# Any ideas for a thin rollerball or gel style pen?



## sbanen (Apr 27, 2010)

Has anyone made a thin rollerball or gel(parker style) pen? Any ideas?










"It is a poor craftsman who blames his tools"


----------



## mredburn (Apr 27, 2010)

PSi has an 8mm tube Premium designer PK-MONT PAR that uses the parker style refills, Woodcraft has the CLassic American Ball point kit. YOU could use one of the kits and make a slender body both top and bottom but you will have to custom make the Center band. Instead of using the ones provided in the kit. I am looking at both kits now and the PSI kit has a smaller diameter cap which would allow you to make the top thinner than the Wooodcraft kit, OF course you could always make a cape as well as the center band.


----------



## dexter0606 (Apr 27, 2010)

I made a Berea Flat Top American screw cap rollerball that was pretty good. Some people on the site gave it a bad rap but I liked it and so did my customer


----------



## ldb2000 (Apr 27, 2010)

Slimline Pro click pens are just a little thicker then a regular slimline and they come with the gel refills . PSI sells them .


----------



## thetalbott4 (Apr 30, 2010)

I actually make quite a few of the Penn State 8mm gel click. At first it was because my wife wanted some for a craft show, but after doing some, I really started like them. The blank length is critical and I CA the parts together because I have had a few loose ones. If you do that, be careful not to glue the click mechanism on accident. Not that I have or anything... They are fairly slim at .466.


----------



## ldb2000 (Apr 30, 2010)

It would be better to use Loctite Red instead of CA . The CA outgassing can destroy the plating very quickly and makes disassembly very hard if you should ever have to get the pen apart .


----------



## KD5NRH (May 1, 2010)

ldb2000 said:


> Slimline Pro click pens are just a little thicker then a regular slimline and they come with the gel refills . PSI sells them .

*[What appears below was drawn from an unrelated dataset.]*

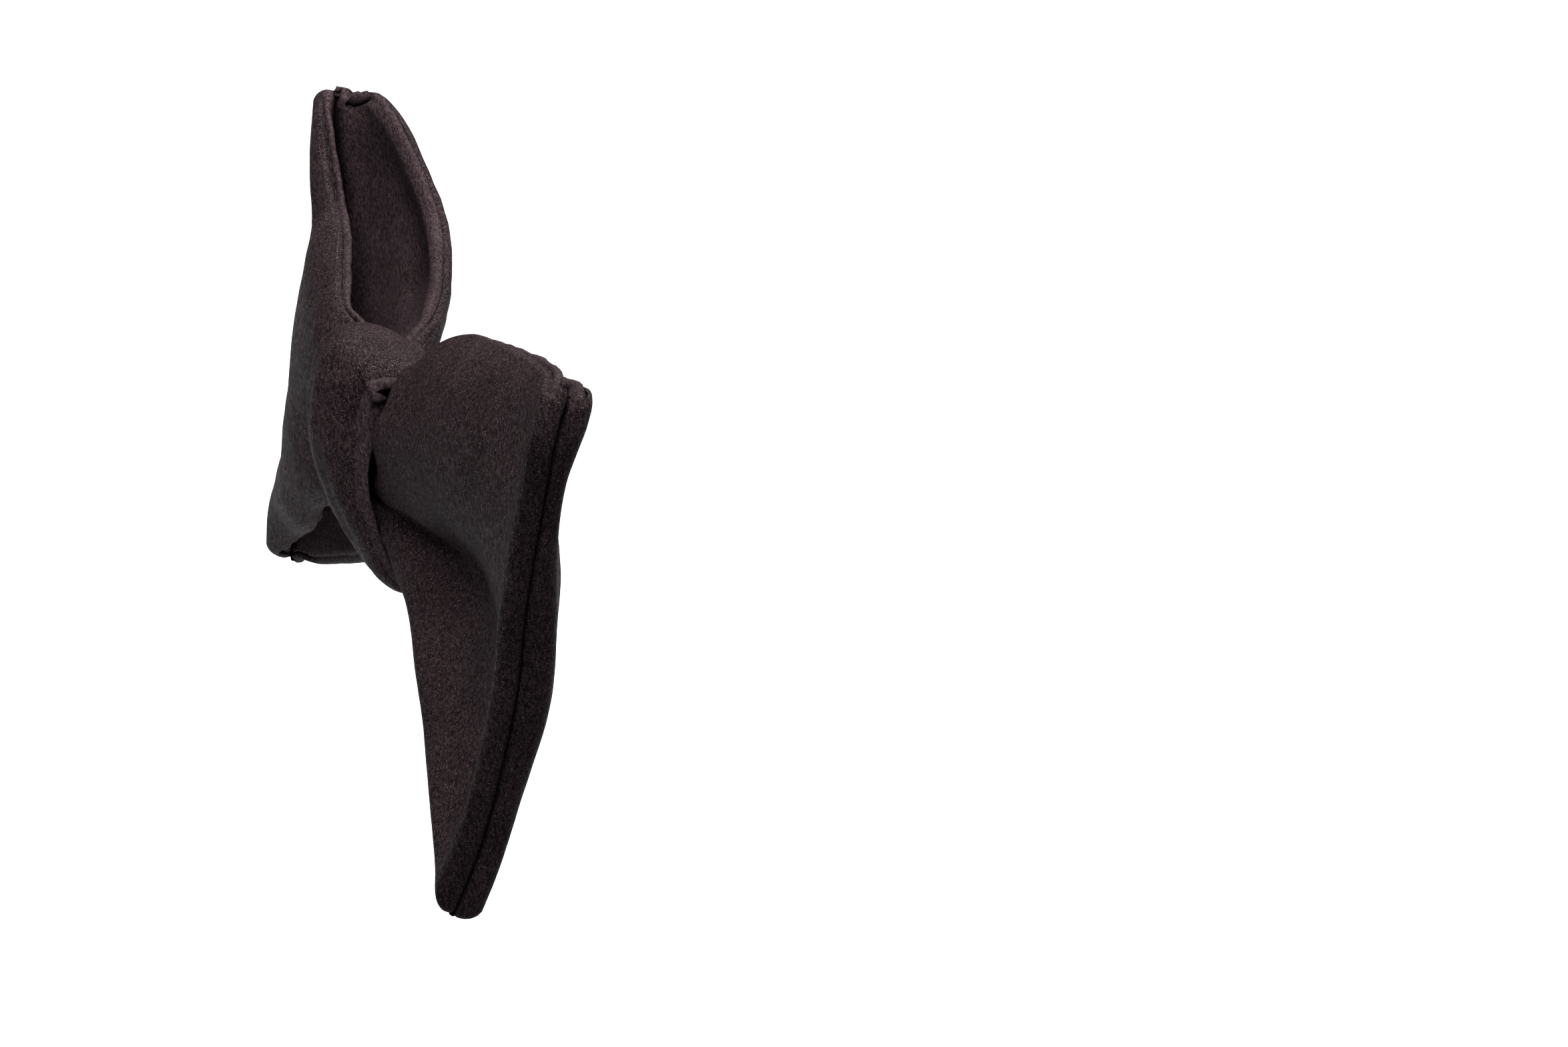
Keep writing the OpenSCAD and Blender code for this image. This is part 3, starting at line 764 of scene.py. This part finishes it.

+1 on the Slimline Pro; I've got a customer who just keeps ordering more and more of these for all his friends, and another one who's gotten four so far and won't even consider any other style.  I think Woodturningz is getting tired of me calling to check stock on them, but that's their own fault for not keeping a whole pile on hand so I don't have to guess which finish I can do for somebody who needs four of them ASAP :wink:


----------



## Mark (May 1, 2010)

I believe the Hart Double Twist from WC will work. It's an 8mm tube with Parker refill.
It operates like a cigar style (double twist). It's pretty slender.


----------